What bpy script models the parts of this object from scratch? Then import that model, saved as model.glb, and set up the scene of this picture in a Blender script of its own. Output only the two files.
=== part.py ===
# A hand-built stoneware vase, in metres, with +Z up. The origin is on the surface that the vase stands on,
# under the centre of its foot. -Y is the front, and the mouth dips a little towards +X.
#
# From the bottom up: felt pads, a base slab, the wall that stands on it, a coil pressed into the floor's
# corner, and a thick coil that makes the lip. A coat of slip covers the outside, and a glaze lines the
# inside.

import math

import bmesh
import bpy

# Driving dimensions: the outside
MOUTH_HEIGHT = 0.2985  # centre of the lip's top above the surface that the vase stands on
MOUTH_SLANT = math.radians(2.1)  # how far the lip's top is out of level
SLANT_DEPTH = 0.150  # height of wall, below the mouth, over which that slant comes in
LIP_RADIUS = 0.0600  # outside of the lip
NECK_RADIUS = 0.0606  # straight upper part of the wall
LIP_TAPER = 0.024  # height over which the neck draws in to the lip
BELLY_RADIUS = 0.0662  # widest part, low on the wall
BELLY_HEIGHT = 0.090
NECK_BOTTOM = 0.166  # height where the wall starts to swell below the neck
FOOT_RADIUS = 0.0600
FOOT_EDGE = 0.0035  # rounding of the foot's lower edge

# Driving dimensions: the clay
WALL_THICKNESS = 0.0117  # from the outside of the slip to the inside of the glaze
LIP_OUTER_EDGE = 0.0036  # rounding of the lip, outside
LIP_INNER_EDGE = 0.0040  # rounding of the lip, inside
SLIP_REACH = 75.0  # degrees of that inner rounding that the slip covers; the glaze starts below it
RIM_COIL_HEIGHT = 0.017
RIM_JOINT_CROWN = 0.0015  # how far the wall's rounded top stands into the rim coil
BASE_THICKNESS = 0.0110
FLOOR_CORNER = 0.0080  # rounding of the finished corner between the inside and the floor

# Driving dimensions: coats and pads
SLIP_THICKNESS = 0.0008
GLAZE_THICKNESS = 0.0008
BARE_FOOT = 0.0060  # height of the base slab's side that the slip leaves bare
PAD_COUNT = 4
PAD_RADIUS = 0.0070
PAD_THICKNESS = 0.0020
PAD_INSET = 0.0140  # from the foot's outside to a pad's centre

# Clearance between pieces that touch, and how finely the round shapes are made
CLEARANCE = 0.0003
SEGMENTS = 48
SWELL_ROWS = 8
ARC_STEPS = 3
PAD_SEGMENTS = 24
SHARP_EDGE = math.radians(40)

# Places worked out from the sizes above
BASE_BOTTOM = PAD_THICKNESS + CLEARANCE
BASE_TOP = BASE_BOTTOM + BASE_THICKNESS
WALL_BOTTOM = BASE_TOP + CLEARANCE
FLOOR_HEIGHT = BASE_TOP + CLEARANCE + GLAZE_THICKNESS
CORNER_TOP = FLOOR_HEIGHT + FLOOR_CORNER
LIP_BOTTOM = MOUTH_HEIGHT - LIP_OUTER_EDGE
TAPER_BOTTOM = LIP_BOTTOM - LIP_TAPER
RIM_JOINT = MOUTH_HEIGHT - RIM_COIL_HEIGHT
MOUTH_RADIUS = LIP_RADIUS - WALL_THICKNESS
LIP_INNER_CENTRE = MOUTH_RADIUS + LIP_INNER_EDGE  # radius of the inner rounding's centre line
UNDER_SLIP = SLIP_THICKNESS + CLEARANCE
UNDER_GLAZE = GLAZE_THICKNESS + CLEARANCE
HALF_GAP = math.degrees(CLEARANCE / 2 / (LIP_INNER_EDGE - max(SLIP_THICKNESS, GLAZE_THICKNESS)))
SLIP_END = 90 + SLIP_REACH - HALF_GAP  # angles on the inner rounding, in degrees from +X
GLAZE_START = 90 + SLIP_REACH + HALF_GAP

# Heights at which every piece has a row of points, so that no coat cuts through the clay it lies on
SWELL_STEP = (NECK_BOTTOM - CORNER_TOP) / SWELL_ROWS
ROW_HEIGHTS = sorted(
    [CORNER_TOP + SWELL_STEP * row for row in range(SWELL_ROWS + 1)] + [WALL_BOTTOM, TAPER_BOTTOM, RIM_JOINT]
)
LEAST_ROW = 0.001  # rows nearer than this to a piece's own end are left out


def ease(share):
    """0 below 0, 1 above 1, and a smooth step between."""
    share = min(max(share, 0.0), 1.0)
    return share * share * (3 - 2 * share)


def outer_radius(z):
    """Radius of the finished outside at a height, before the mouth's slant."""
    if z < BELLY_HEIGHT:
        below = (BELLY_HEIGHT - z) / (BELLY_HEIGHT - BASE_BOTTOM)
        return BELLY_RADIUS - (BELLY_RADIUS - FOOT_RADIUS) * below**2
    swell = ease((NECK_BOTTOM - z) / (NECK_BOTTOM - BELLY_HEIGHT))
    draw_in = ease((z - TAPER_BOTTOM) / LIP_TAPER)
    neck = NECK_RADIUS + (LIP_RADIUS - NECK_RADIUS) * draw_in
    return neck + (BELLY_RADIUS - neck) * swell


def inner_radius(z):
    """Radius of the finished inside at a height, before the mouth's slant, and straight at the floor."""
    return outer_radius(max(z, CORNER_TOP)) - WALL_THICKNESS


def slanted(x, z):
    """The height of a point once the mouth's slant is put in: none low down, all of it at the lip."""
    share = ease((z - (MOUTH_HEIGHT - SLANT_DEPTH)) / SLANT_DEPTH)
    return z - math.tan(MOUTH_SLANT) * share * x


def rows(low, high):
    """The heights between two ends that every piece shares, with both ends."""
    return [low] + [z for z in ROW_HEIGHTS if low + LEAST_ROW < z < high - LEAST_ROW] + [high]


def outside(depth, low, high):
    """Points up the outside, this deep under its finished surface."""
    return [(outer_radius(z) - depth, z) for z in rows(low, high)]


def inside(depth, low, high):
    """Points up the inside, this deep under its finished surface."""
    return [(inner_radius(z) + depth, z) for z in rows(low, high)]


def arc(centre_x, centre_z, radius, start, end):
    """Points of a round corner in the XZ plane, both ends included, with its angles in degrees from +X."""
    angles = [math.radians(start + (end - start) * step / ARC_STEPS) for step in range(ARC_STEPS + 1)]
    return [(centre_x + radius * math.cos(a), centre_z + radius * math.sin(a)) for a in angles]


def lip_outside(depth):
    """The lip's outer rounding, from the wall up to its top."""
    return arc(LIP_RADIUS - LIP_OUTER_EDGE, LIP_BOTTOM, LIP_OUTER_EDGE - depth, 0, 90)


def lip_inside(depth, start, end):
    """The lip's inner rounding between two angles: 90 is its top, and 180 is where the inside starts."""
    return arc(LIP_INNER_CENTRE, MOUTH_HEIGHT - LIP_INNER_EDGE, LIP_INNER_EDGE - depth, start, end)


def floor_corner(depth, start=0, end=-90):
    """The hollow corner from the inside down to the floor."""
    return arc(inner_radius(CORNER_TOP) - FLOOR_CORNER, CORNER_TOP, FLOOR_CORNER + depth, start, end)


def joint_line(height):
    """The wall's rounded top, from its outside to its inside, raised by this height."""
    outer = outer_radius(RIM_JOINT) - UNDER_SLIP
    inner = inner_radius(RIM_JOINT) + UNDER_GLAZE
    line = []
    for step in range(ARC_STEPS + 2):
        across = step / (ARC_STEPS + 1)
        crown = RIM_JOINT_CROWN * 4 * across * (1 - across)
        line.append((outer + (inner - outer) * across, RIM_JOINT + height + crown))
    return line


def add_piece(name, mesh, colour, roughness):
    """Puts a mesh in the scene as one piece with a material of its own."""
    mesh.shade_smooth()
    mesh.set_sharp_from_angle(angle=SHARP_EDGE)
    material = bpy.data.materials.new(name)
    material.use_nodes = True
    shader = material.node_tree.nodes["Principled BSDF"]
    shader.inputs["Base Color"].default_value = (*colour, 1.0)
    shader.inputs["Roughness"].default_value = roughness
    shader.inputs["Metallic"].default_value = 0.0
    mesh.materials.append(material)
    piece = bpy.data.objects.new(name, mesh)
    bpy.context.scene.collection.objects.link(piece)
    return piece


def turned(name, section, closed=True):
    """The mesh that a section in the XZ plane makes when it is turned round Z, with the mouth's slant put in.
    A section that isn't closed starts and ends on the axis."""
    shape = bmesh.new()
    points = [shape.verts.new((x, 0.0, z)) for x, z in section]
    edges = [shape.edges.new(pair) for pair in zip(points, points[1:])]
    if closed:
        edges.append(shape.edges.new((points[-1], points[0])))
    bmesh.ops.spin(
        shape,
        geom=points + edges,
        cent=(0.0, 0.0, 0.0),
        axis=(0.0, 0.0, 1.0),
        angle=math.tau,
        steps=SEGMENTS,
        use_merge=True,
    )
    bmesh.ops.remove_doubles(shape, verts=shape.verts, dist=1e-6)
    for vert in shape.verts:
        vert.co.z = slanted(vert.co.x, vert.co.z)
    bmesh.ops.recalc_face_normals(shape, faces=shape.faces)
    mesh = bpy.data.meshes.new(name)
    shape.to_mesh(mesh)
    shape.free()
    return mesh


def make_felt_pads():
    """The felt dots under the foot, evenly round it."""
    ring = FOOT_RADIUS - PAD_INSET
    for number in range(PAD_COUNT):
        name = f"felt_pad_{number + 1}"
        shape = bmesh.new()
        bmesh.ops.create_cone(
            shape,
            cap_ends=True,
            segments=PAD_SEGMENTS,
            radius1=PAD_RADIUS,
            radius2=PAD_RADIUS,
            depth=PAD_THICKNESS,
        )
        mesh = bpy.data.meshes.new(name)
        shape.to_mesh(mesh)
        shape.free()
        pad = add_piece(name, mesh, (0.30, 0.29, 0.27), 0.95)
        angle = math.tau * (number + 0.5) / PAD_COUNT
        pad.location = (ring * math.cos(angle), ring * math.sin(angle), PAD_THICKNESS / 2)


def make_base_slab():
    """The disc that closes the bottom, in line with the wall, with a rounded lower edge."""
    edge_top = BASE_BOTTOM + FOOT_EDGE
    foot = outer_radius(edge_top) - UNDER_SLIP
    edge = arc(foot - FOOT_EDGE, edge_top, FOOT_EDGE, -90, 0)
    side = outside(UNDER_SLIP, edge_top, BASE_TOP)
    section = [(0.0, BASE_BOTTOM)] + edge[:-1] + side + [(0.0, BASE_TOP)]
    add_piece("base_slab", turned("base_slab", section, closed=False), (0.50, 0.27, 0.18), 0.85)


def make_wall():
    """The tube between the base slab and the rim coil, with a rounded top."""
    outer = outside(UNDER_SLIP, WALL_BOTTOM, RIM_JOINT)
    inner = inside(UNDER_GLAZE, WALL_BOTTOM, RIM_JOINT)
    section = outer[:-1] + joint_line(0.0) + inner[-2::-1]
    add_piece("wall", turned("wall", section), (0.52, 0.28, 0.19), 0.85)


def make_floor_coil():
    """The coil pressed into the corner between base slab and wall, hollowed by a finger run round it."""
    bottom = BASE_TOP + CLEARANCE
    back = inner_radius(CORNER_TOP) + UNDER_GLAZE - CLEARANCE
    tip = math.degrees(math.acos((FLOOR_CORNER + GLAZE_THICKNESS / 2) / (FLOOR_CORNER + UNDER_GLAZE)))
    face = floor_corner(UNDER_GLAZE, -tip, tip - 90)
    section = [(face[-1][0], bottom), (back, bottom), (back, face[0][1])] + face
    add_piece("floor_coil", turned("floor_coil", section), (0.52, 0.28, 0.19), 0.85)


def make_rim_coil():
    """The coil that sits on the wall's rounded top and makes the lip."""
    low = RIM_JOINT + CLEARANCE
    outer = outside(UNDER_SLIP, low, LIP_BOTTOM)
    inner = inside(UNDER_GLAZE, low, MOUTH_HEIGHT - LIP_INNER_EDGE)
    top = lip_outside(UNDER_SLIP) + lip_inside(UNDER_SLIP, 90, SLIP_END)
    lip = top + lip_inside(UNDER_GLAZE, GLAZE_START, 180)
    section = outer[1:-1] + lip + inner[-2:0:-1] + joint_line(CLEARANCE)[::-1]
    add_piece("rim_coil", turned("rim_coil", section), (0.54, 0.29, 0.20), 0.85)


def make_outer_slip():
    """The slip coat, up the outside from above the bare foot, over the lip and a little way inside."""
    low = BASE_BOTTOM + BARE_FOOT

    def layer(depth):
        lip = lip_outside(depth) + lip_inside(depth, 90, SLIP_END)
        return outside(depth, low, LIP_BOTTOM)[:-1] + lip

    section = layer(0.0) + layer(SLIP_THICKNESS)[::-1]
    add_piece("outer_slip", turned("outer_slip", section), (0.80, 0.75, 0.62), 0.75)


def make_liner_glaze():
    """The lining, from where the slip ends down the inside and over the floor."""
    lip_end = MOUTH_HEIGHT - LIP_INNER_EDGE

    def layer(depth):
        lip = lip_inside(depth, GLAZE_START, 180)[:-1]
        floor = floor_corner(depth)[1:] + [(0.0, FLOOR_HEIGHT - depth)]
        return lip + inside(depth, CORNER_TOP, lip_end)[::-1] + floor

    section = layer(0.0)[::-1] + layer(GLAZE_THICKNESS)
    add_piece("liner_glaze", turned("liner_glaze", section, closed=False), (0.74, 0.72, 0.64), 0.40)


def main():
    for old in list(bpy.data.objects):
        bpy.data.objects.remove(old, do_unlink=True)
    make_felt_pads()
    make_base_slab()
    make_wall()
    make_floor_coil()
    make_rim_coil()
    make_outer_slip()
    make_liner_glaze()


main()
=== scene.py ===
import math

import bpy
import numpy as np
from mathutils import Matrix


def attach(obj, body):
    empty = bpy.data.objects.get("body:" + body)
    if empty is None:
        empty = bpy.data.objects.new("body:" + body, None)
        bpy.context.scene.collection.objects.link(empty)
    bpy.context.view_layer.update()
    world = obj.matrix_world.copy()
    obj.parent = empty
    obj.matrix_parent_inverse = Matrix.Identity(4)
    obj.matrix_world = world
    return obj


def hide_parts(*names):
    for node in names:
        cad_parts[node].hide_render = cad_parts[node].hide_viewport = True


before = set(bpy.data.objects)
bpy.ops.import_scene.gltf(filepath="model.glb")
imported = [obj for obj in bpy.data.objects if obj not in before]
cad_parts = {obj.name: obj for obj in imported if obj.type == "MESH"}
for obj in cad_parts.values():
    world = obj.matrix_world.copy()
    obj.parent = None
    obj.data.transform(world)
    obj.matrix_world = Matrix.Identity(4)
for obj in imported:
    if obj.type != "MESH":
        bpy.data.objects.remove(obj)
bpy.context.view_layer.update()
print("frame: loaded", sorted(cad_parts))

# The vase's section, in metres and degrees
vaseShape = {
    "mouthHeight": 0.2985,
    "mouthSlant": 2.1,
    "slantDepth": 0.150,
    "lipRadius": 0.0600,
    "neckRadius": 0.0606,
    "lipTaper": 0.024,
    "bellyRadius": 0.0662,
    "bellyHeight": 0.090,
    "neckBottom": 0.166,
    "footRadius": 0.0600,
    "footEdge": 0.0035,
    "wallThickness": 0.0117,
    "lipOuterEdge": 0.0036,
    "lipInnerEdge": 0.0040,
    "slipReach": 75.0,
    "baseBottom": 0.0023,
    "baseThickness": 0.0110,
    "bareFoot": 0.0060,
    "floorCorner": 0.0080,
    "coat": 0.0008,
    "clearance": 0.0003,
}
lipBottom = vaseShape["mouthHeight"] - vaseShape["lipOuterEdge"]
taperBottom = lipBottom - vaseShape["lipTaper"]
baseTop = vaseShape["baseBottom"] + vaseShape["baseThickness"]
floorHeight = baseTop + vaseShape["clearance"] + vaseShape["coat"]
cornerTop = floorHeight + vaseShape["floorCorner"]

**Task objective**
Nothing but the lines from the line that contains "0.72, 0.64), 0.40)" through the line that contains "obj.matrix_world = world" should be given again, each exactly as it stands, both ends included.

**Answer for the task**
    add_piece("liner_glaze", turned("liner_glaze", section, closed=False), (0.74, 0.72, 0.64), 0.40)


def main():
    for old in list(bpy.data.objects):
        bpy.data.objects.remove(old, do_unlink=True)
    make_felt_pads()
    make_base_slab()
    make_wall()
    make_floor_coil()
    make_rim_coil()
    make_outer_slip()
    make_liner_glaze()


main()
=== scene.py ===
import math

import bpy
import numpy as np
from mathutils import Matrix


def attach(obj, body):
    empty = bpy.data.objects.get("body:" + body)
    if empty is None:
        empty = bpy.data.objects.new("body:" + body, None)
        bpy.context.scene.collection.objects.link(empty)
    bpy.context.view_layer.update()
    world = obj.matrix_world.copy()
    obj.parent = empty
    obj.matrix_parent_inverse = Matrix.Identity(4)
    obj.matrix_world = world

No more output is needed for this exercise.